Ci diamo un taglio?
Manca una turbina: secondo Gazprom è questo il motivo dietro al taglio del 40% delle forniture alla Germania attraverso il gasdotto Nord Stream. Insomma, sarebbero difficoltà tecniche nella stazione di Portovaya e non ragioni politiche a spiegare la riduzione dei flussi. Il Ministro dell’economia tedesco Habeck è invece netto: si tratta di una questione politica.
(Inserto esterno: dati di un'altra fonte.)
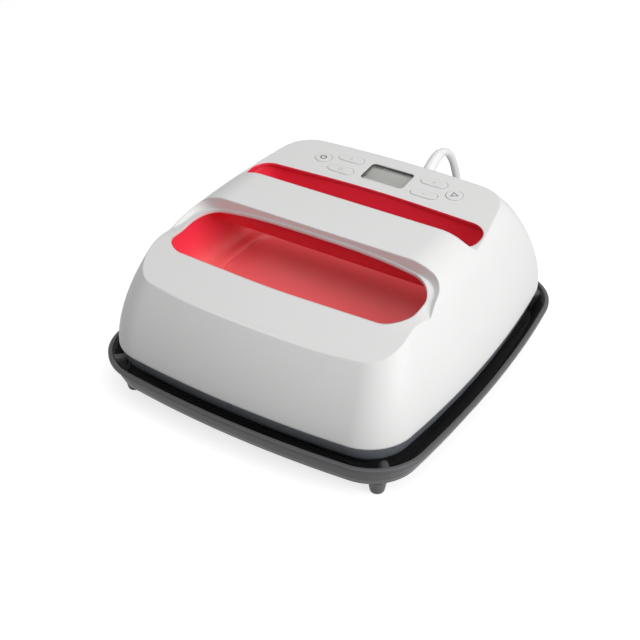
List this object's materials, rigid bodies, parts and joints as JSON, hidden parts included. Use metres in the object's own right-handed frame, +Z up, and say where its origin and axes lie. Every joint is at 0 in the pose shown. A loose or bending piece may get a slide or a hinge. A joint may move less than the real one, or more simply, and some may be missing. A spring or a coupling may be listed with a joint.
{
  "type": "handheld heat press",
  "caption": "Square handheld heat press with a bridge handle over a red hand recess, keys and display behind it, resting on its insulated stand with its mains cord coiled behind",
  "frame": {"origin": "on the floor under the middle of the stand", "axes": "+X to the right as seen by the person using it, +Y to the rear where the keys and the cord are, +Z up"},
  "size_m": [0.2908, 0.4107, 0.1363],
  "materials": {
    "white_shell": "satin",
    "white_keys": "satin",
    "red_recess": "satin",
    "red_grip": "satin",
    "dark_housing": "gloss",
    "stand_grey": "matt",
    "stand_pad": "felted",
    "stand_mat": "matt",
    "plate_coating": "non-stick coating",
    "element_metal": "drawn",
    "screw_steel": "zinc plated",
    "board_insulation": "fibre board",
    "shield_metal": "sheet",
    "circuit_board": "satin",
    "black_fittings": "matt",
    "display_grey": "satin",
    "window_clear": "polished",
    "cord_white": "satin",
    "cord_fittings": "satin",
    "cord_tie_black": "woven",
    "plug_brass": "plated"
  },
  "bodies": {
    "stand": {"base_tray": "stand_grey", "base_feet": "stand_grey", "base_insulation": "stand_pad", "base_mat": "stand_mat", "cord_coil": "cord_white", "cord_tail": "cord_white", "cord_tie": "cord_tie_black", "plug_body": "cord_fittings", "plug_pins": "plug_brass"},
    "press": {"top_shell": "white_shell", "recess_liner": "red_recess", "grip_underside": "red_grip", "lower_skirt": "dark_housing", "heat_plate": "plate_coating", "heating_element": "element_metal", "thermal_cutout": "black_fittings", "temperature_sensor": "element_metal", "insulation_board": "board_insulation", "heat_shield": "shield_metal", "plate_spacers": "element_metal", "plate_screws": "screw_steel", "shell_screws": "screw_steel", "power_board": "circuit_board", "power_board_posts": "black_fittings", "power_board_screws": "screw_steel", "terminal_block": "black_fittings", "cord_clamp": "black_fittings", "supply_cable": "cord_white", "strain_relief": "cord_fittings", "control_board": "circuit_board", "board_screws": "screw_steel", "push_switches": "black_fittings", "display_module": "display_grey", "display_window": "window_clear", "cord_lead": "cord_white"},
    "power_key": {"power_button": "white_keys"},
    "start_key": {"start_button": "white_keys"},
    "temperature_key": {"temperature_button": "white_keys"},
    "timer_key": {"timer_button": "white_keys"},
    "plus_key": {"plus_button": "white_keys"},
    "minus_key": {"minus_button": "white_keys"}
  },
  "joints": [
    {"name": "press_lift", "type": "slide", "parent": "stand", "child": "press", "axis": [0, 0, 1], "range_m": [0, 0.08]},
    {"name": "power_key_push", "type": "slide", "parent": "press", "child": "power_key", "axis": [0, 0.0896, -0.996], "range_m": [0, 0.0008], "stiffness_N_per_m": 1500},
    {"name": "start_key_push", "type": "slide", "parent": "press", "child": "start_key", "axis": [0, 0.0896, -0.996], "range_m": [0, 0.0008], "stiffness_N_per_m": 1500},
    {"name": "temperature_key_push", "type": "slide", "parent": "press", "child": "temperature_key", "axis": [0, 0.0896, -0.996], "range_m": [0, 0.0008], "stiffness_N_per_m": 1500},
    {"name": "timer_key_push", "type": "slide", "parent": "press", "child": "timer_key", "axis": [0, 0.0896, -0.996], "range_m": [0, 0.0008], "stiffness_N_per_m": 1500},
    {"name": "plus_key_push", "type": "slide", "parent": "press", "child": "plus_key", "axis": [0, 0.0896, -0.996], "range_m": [0, 0.0008], "stiffness_N_per_m": 1500},
    {"name": "minus_key_push", "type": "slide", "parent": "press", "child": "minus_key", "axis": [0, 0.0896, -0.996], "range_m": [0, 0.0008], "stiffness_N_per_m": 1500}
  ]
}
Nel frattempo, alla borsa di Amsterdam il prezzo del gas torna a superare i 120 €/MWh. E il taglio, improvviso (Gazprom ha avvertito con un messaggio su Telegram...), arriva in un momento già molto complicato per i mercati del gas europei.
Martedì nero
La Germania è di gran lunga il primo importatore europeo di gas: il 25% del gas importato dall’UE è consumato dal Paese. L’annunciata riduzione dei flussi da Nord Stream corrisponde a un taglio di quasi un terzo delle forniture tedesche: 25 miliardi di metri cubi l’anno, un’enormità al momento impossibile da reperire sui mercati.
Soprattutto dopo che settimana scorsa è esploso il maggior impianto di liquefazione degli Stati Uniti, che inviava in Europa circa il 20% di tutto il GNL americano, complicando una situazione già difficile. Già, perché le forniture dalla Norvegia sono quasi ai massimi consentiti dai gasdotti. Nel Regno Unito, letteralmente inondato di GNL, i connettori verso il continente europeo lavorano già a pieno regime. E intanto i francesi hanno dovuto spegnere metà delle loro centrali nucleari, e dunque quest’estate Parigi avrà bisogno di molto più gas del previsto.
Tiro alla fune
Per le cancellerie occidentali, la domanda rimane la stessa: quali sono gli obiettivi del Cremlino? Un’ulteriore forte riduzione delle forniture aiuterebbe Mosca solo a fronte di un aumento più che proporzionale dei prezzi in Europa, che per ora non si è materializzato. Anzi, tra marzo e giugno le entrate di Gazprom si sono più che dimezzate (da 435 a 180 milioni di euro al giorno).
Ma quello del Cremlino potrebbe essere un segnale: vi aspettiamo a settembre, con gli stoccaggi semivuoti. Anche così si spiega la frenesia europea: von der Leyen firma oggi un accordo con Israele e Egitto per fornitura “stabile” di gas, Di Maio e Descalzi (Eni) vanno in Africa, la Germania che bussa al Qatar.
Insomma, mentre il Cremlino vuole giocare la partita ora, in posizione di forza, l’Europa temporeggia. Basteranno soluzioni di medio-lungo periodo?